> Exercise task: Give the data again exactly, from its opening line through the line in which "arch_top_x = 735; // [700:5:760]" appears.

> Material:
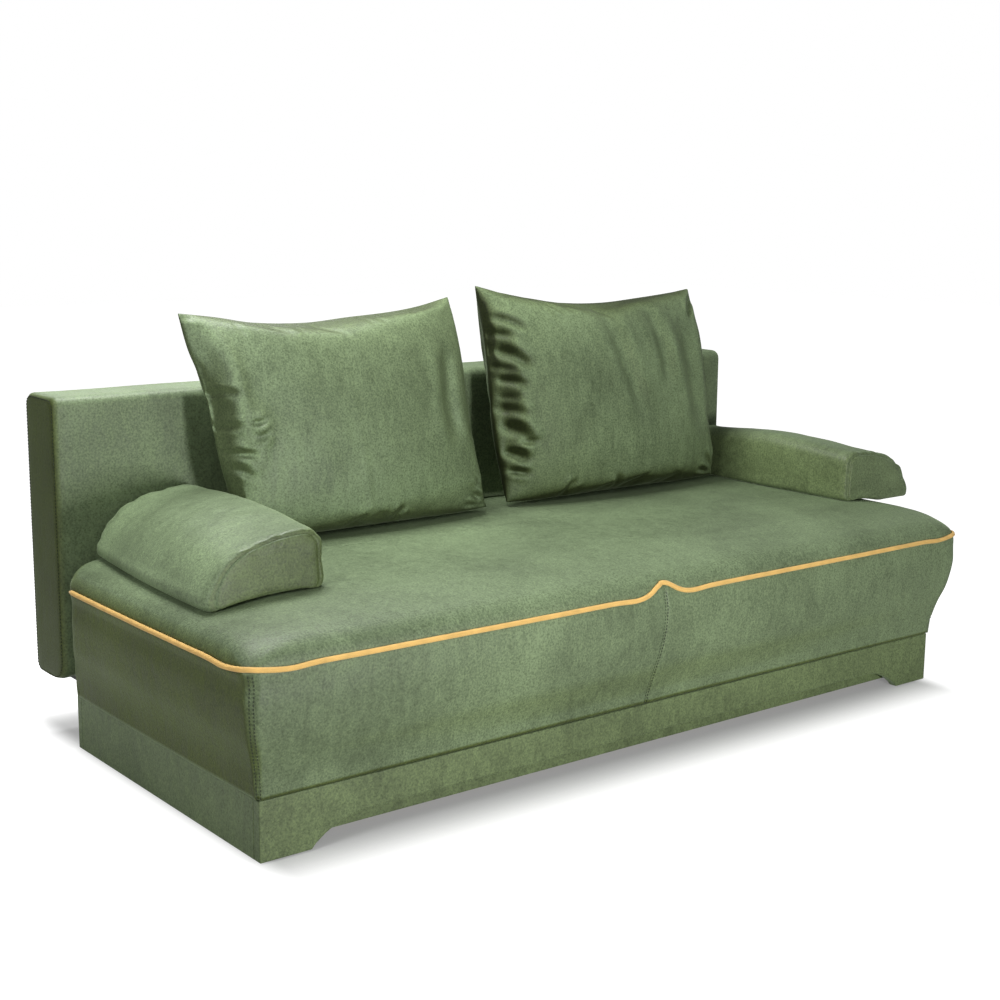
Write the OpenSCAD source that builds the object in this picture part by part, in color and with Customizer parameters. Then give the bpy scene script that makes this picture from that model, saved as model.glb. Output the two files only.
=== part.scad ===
// Three-seat sofa bed. An upholstered seat box stands on four swing arms over
// an arched plinth with a storage box. Two loose pillows lean on the back and
// two loose bolsters make the armrests. Pulled forward, the seat swings over
// and the back folds down flat behind it.
// Lengths are in millimetres, X across, Y from front to rear, Z up.

/* [Plinth] */
// Width across the outer side faces
plinth_w = 1920; // [1800:10:2000]
// Depth from front face to rear face
plinth_d = 786; // [760:2:810]
// Height of the top edge above the floor
plinth_top = 122; // [118:1:124]
// Height of the lower edge, which is the glide thickness
plinth_base = 3; // [2:0.5:6]
// Thickness of the padded front and rear boards
front_board = 22; // [16:1:24]
// Thickness of the side boards
side_board = 25; // [20:1:25]
// Height of the arch in the front board
arch_z = 55; // [40:1:60]
// Half width of the arch where it meets the floor
arch_foot_x = 850; // [800:5:880]
// Half width of the level top of the arch
arch_top_x = 735; // [700:5:760]

/* [Storage box] */
// Distance of the storage front behind the plinth front
storage_setback = 40; // [30:1:60]
// Lower edge of the storage front and floor
storage_z = 16; // [12:1:20]
// Thickness of the storage front
storage_front_t = 12; // [8:1:16]
// Thickness of the storage floor
storage_floor_t = 6; // [4:1:8]

/* [Swing arms] */
// Distance the seat travels forward
travel = 288; // [280:1:300]
// Angle the arms turn between sofa and bed
arm_swing = 100; // [96:1:104]
// Height of the lower pivots
low_pivot_z = 56; // [52:1:60]
// Position of the front lower pivot along Y
front_pivot_y = -150; // [-180:5:-120]
// Position of the rear lower pivot along Y
rear_pivot_y = 130; // [120:5:150]
// Radius of the pivot studs
stud_r = 5; // [4:0.5:6]
// Radial clearance of a hole that turns on a stud
stud_gap = 0.08; // [0.02:0.01:0.1]
// Half width of an arm
arm_r = 13; // [11:1:14]

/* [Seat] */
// Lower edge of the seat upholstery
seat_base = 126; // [125:1:130]
// Top of the seat rails
rail_top = 246; // [240:1:250]
// Lower edge of the seat rails
rail_base = 130; // [128:1:134]
// Thickness of the seat rails
rail_t = 20; // [16:1:22]
// Top of the seat slats
slat_top = 258; // [254:1:262]
// Top of the foam core
foam_top = 380; // [370:1:390]
// Rear face of the rear seat rail
rail_rear_y = 331; // [325:1:335]
// Swell of the seat ends halfway along them
end_bow = 4; // [1:1:8]

/* [Back] */
// Front face of the back
back_front = 393; // [390:1:400]
// Thickness of the back
back_t = 146; // [140:1:150]
// Lower edge of the back
back_base = 152; // [150:1:156]
// Upper edge of the back
back_top = 774; // [740:1:780]
// Rounding of the lower front edge of the back, which swings past the seat
back_round = 42; // [36:1:46]
// Rounding of the other long edges of the back
back_edge = 20; // [14:1:24]
// Depth of the fold pivot behind the front face
fold_y = 142; // [142:1:144]
// Height of the top face of the back once it is folded flat
bed_z = 436; // [432:1:438]

/* [Cushions] */
// Front bulge of a pillow
pillow_front = 104; // [80:1:120]
// Rear bulge of a pillow
pillow_rear = 78; // [60:1:82]
// Front end of the bolsters along Y
bolster_front = -194; // [-220:1:-150]
// Rear end of the bolsters along Y
bolster_rear = 386; // [360:1:388]

/* [Piping] */
// Radius of the piping cord
piping_r = 5; // [4:0.5:6]
// Height of the piping above the floor
piping_z = 371; // [366:1:376]
// Rise of the piping at the middle of the front
piping_peak = 23; // [0:1:30]

/* [Hidden] */
// Offset that puts the row origin under the middle of the whole object
row_x = -64.18;
row_y = -53.22;
px = plinth_w / 2;
py = plinth_d / 2;
half_swing = arm_swing / 2;
arm_len = travel / 2 / sin(half_swing);
pivot_rise = arm_len * cos(half_swing);
high_pivot_z = low_pivot_z + pivot_rise;
seat_x = px - 25;
plate_t = 4;
plate_x = seat_x - plate_t;
arm_t = 6;
arm_x = plate_x - 1 - arm_t;
head_r = 9;
head_t = 3;
fold_pivot = [back_front + fold_y, bed_z - fold_y];
storage_y = -py + storage_setback;
rear_notch_w = 17;
rail_front_y = -388;
rail_x = seat_x + rail_t;
foam_x = 938;
foam_front = -374;
foam_rear = 318;
rear_edge_z = 156;

// Upholstery outline of the seat, one row per height:
// height, left edge, right edge, front edge at the corners, extra front bulge, rear edge
SEAT = [
    [126, -966, 965, -399, -5, 386],
    [150, -968, 967, -401, -2, 386],
    [180, -972, 974, -405, 4, 381],
    [211, -979, 984, -412, 8, 366],
    [242, -987, 1001, -419, 9, 353],
    [271, -991, 1012, -423, 10, 345],
    [309, -994, 1021, -426, 11, 341],
    [344, -992, 1021, -425, 12, 341],
    [371, -996, 1021, -425, 8, 344],
    [385, -993, 1019, -422, 7, 354],
    [397, -987, 1014, -417, 6, 366],
    [407, -978, 1008, -408, 5, 379],
    [416, -963, 1002, -393, 4, 386],
    [424, -938, 993, -368, 3, 388],
    [431, -904, 976, -334, 3, 388],
    [437, -864, 948, -294, 2, 386],
    [441, -819, 890, -249, 1, 380],
    [443, -760, 800, -190, 1, 362]
];
// Corner rounding of the seat at each of those heights
SEAT_R = [14, 15, 16, 18, 20, 22, 24, 25, 28, 36, 50, 64, 76, 80, 80, 80, 80, 80];
// Stations along the front edge, as fractions of the half width
FRONT = [-0.93, -0.86, -0.75, -0.6, -0.44, -0.3, -0.19, -0.12, -0.08, -0.045, -0.02, 0,
    0.02, 0.045, 0.08, 0.12, 0.19, 0.3, 0.44, 0.6, 0.75, 0.86, 0.93];
SIDE = [0.2, 0.4, 0.6, 0.8];
// Stations along the rear edge, close together where its lower edge rises
REAR = [0.008, 0.02, 0.35, 0.65, 0.98, 0.992];
ARC = 4;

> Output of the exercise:
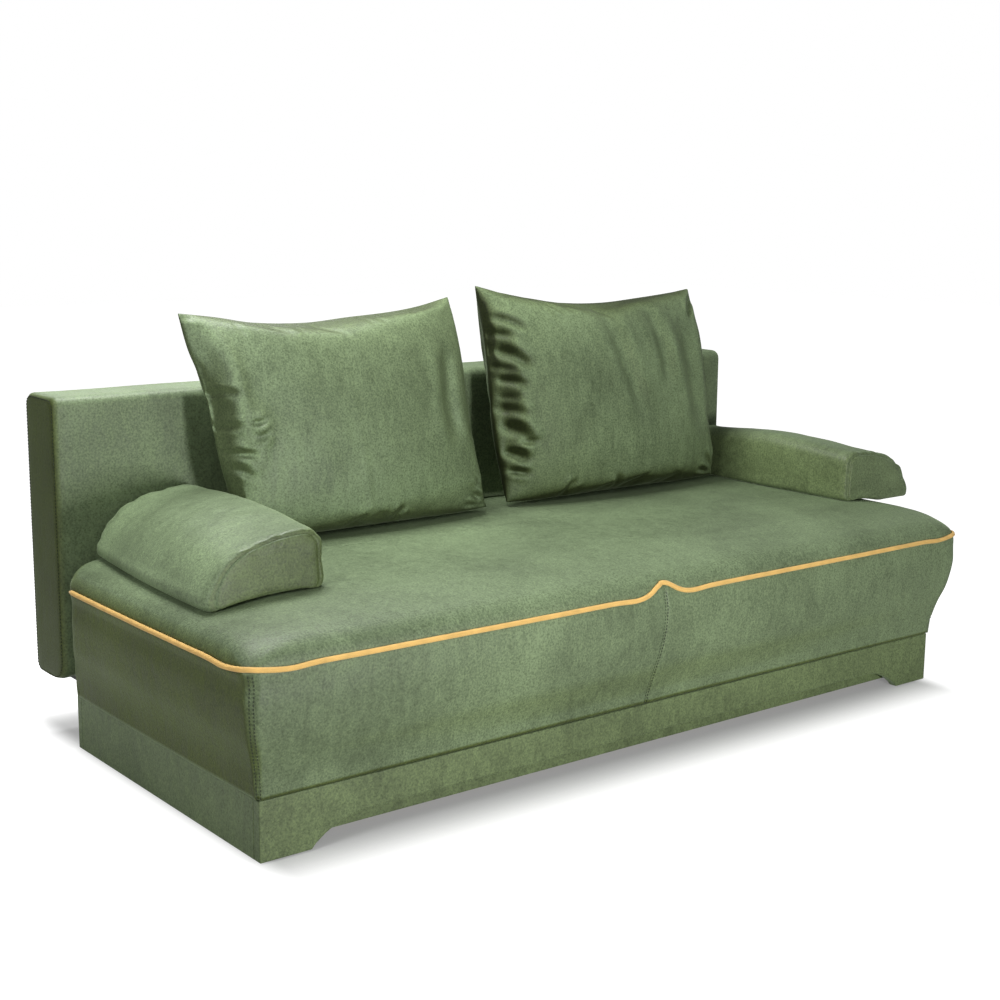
Write the OpenSCAD source that builds the object in this picture part by part, in color and with Customizer parameters. Then give the bpy scene script that makes this picture from that model, saved as model.glb. Output the two files only.
=== part.scad ===
// Three-seat sofa bed. An upholstered seat box stands on four swing arms over
// an arched plinth with a storage box. Two loose pillows lean on the back and
// two loose bolsters make the armrests. Pulled forward, the seat swings over
// and the back folds down flat behind it.
// Lengths are in millimetres, X across, Y from front to rear, Z up.

/* [Plinth] */
// Width across the outer side faces
plinth_w = 1920; // [1800:10:2000]
// Depth from front face to rear face
plinth_d = 786; // [760:2:810]
// Height of the top edge above the floor
plinth_top = 122; // [118:1:124]
// Height of the lower edge, which is the glide thickness
plinth_base = 3; // [2:0.5:6]
// Thickness of the padded front and rear boards
front_board = 22; // [16:1:24]
// Thickness of the side boards
side_board = 25; // [20:1:25]
// Height of the arch in the front board
arch_z = 55; // [40:1:60]
// Half width of the arch where it meets the floor
arch_foot_x = 850; // [800:5:880]
// Half width of the level top of the arch
arch_top_x = 735; // [700:5:760]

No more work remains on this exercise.